▸ **EXERCISE**: From the entries below, list each line with "axes".

▸ **EXERCISE MATERIAL**:
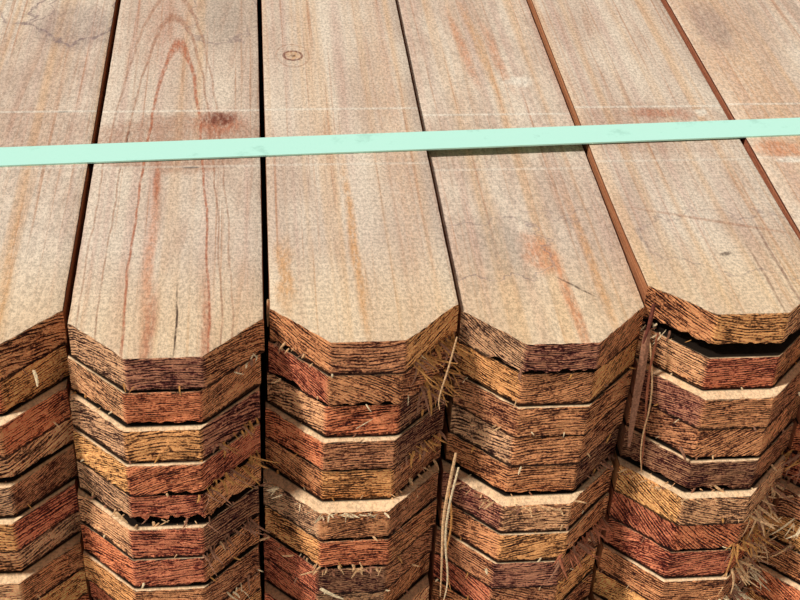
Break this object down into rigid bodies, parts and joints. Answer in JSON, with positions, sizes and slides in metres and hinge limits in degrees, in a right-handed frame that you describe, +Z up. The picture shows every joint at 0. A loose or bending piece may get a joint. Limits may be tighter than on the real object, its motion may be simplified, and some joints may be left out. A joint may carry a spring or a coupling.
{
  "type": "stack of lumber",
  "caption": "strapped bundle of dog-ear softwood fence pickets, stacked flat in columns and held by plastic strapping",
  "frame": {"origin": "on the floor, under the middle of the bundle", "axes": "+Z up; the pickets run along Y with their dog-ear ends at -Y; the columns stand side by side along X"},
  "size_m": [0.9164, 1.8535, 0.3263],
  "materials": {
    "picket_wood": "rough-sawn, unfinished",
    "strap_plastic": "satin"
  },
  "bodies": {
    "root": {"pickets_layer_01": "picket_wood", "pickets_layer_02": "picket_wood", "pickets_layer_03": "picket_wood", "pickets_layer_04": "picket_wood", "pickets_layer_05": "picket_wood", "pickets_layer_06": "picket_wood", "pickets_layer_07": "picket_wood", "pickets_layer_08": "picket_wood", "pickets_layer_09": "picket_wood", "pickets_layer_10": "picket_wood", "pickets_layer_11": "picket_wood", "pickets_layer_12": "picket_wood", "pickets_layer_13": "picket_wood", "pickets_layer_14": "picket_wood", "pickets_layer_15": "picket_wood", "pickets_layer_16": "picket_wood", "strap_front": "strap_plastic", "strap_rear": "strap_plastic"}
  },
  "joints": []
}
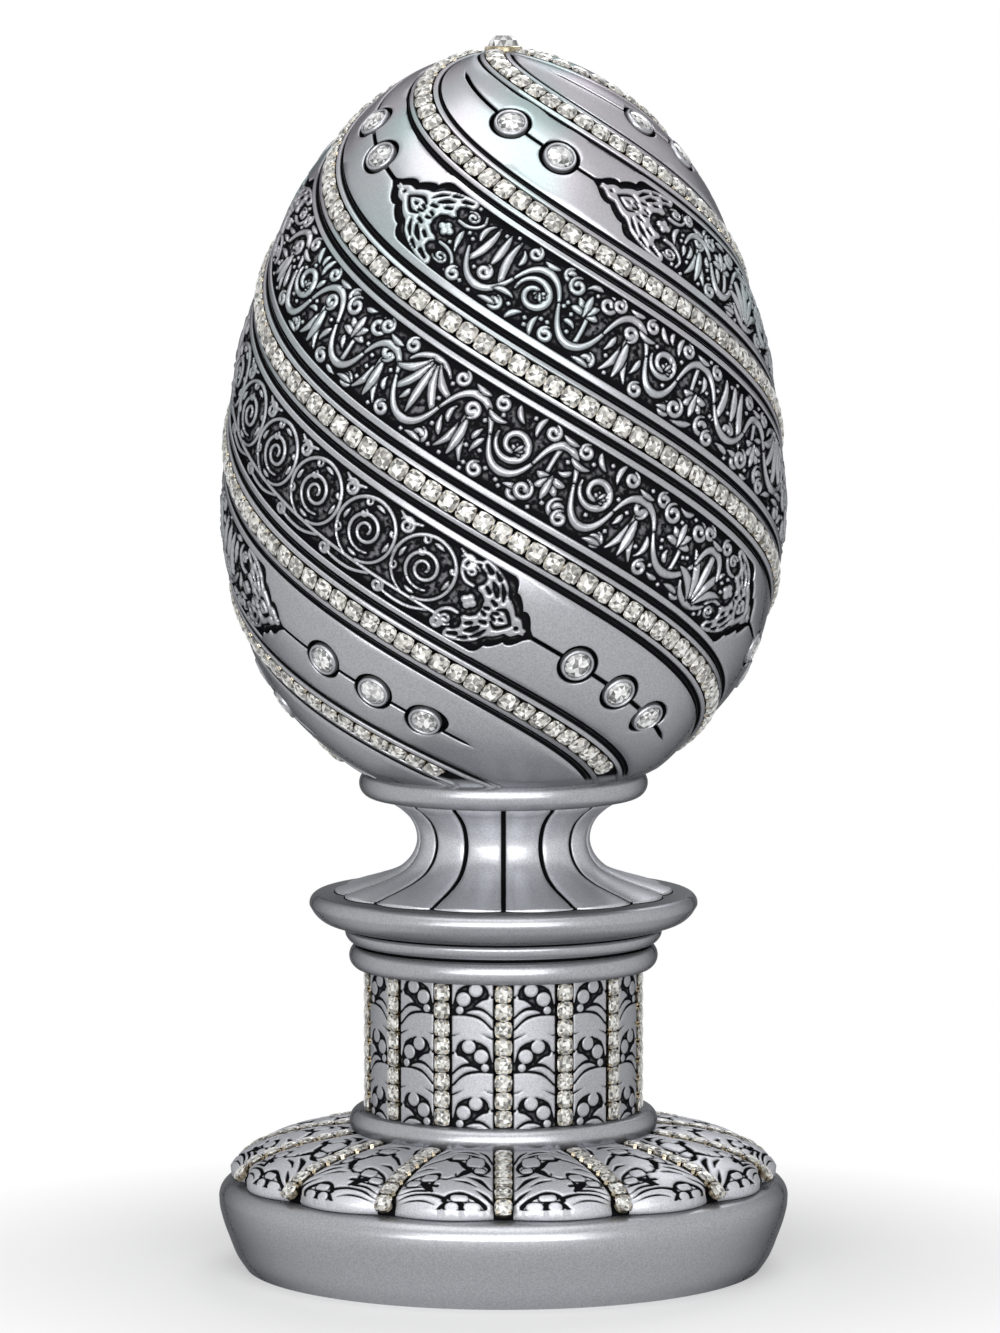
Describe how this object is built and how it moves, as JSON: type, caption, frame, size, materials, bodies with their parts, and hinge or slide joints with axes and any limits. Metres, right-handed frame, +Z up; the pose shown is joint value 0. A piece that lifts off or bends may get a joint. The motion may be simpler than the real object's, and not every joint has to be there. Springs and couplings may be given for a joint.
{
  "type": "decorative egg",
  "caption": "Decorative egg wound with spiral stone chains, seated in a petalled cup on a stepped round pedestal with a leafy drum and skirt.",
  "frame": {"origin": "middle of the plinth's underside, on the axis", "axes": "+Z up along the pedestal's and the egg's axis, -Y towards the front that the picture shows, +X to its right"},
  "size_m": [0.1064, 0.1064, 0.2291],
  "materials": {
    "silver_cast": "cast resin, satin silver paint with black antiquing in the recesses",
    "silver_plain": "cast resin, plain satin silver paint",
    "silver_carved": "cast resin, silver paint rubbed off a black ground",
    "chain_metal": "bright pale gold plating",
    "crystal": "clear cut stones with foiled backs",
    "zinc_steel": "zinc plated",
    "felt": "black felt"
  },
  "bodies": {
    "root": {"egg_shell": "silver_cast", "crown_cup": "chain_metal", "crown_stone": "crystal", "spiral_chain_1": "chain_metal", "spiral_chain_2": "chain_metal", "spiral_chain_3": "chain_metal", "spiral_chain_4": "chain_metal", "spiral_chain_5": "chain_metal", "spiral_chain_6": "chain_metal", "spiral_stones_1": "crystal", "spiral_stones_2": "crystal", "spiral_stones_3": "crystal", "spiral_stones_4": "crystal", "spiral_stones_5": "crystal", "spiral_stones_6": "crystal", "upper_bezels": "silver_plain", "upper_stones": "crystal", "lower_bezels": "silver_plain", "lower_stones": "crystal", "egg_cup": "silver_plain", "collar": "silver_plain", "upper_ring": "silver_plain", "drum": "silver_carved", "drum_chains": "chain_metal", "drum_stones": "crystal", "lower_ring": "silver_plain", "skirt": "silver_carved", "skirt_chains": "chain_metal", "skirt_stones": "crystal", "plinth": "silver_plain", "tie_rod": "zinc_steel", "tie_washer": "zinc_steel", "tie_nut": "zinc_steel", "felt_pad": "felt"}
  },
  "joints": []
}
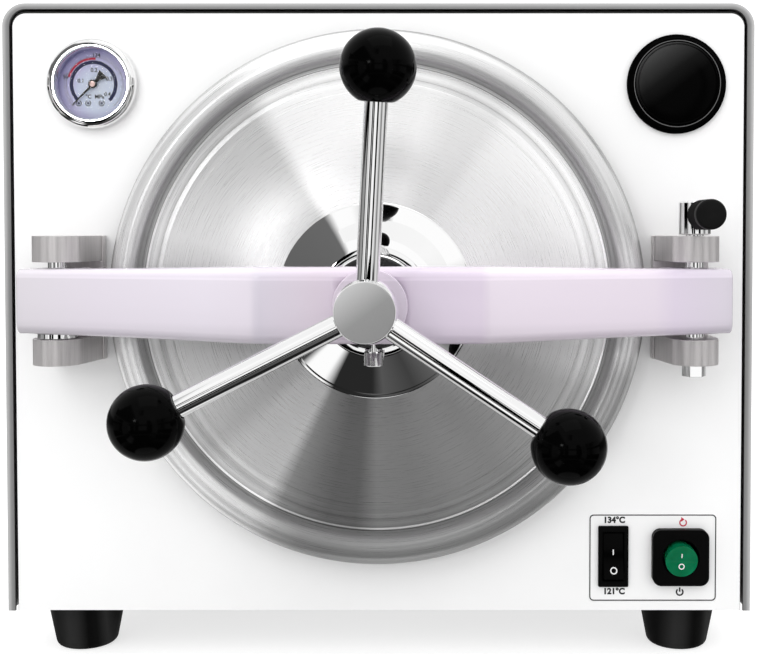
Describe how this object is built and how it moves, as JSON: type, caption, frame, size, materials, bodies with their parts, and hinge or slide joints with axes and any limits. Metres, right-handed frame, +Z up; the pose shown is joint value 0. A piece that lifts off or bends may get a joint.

▸ **OUTPUT OF THE TASK**:
  "frame": {"origin": "on the floor, under the middle of the bundle", "axes": "+Z up; the pickets run along Y with their dog-ear ends at -Y; the columns stand side by side along X"},
Describe how this object is built and how it moves, as JSON: type, caption, frame, size, materials, bodies with their parts, and hinge or slide joints with axes and any limits. Metres, right-handed frame, +Z up; the pose shown is joint value 0. A piece that lifts off or bends may get a joint. The motion may be simpler than the real object's, and not every joint has to be there. Springs and couplings may be given for a joint.
  "frame": {"origin": "middle of the plinth's underside, on the axis", "axes": "+Z up along the pedestal's and the egg's axis, -Y towards the front that the picture shows, +X to its right"},
Describe how this object is built and how it moves, as JSON: type, caption, frame, size, materials, bodies with their parts, and hinge or slide joints with axes and any limits. Metres, right-handed frame, +Z up; the pose shown is joint value 0. A piece that lifts off or bends may get a joint.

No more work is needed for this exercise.